From the experimental results, the following conclusions can be drawn:

  1. (1)

    The new design of a one-step upset forging die for a thick coin-like workpiece was specially designed for high precision and die safety. An slug upset ratio (h0/d0) of 2.07 is an acceptable ratio for a one-step upset forging process as it is less than the advised maximum upset ratio, 2.60.

  2. (2)

    This is a hybrid die. It is a combination of an open and a closed die that provides several benefits. First, it contains a positioning die hole enabling a slug to stay upright even with nonparallel slug faces. The size of the positioning die hole must not be more than 0.03 mm larger than the slug size (\({\mathrm{d}}_{\mathrm{Die}}\le {\mathrm{d}}_{\mathrm{Slug}}\) + 0.03).

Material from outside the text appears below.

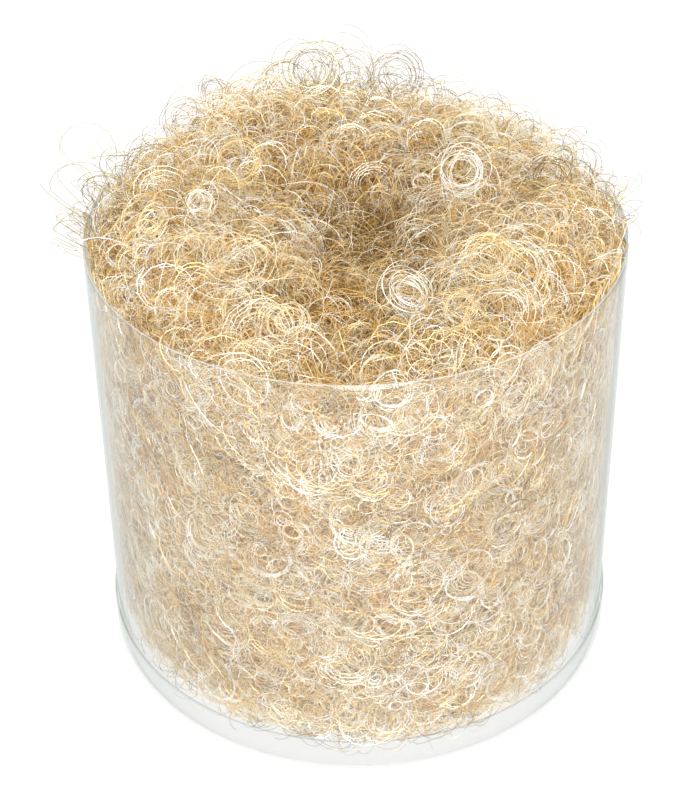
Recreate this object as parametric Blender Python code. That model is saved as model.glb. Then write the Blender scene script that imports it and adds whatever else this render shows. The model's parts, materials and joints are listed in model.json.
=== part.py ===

Second, the flat peripheral surface of the thick coin-like workpiece can enable use a robot and finger tools to hold and move specimens to subsequent positions because there is more area for the robot and finger tools to grasp. This technique can be applied to multi-station machines and presses or in a manual upset forging process. Finally, it leads to cost and leadtime reduction since re-frabication of a die would require only the replacement of an upper and lower dies while the other parts of the die set are common.

  3. (3)

    The macrostructure of the specimens can be divided into four deformation zones according to the degree of deformation. The center of the coin is the most severely deformed under triaxial compression stress, producing the greatest hardness. At the edge of the coin, i.e., Zone IV, where grains flow to the edge of the die but are contained by the die wall, grains are deformed by compression. Inspection for internal and external defects indicates no surface and internal cracking occurred.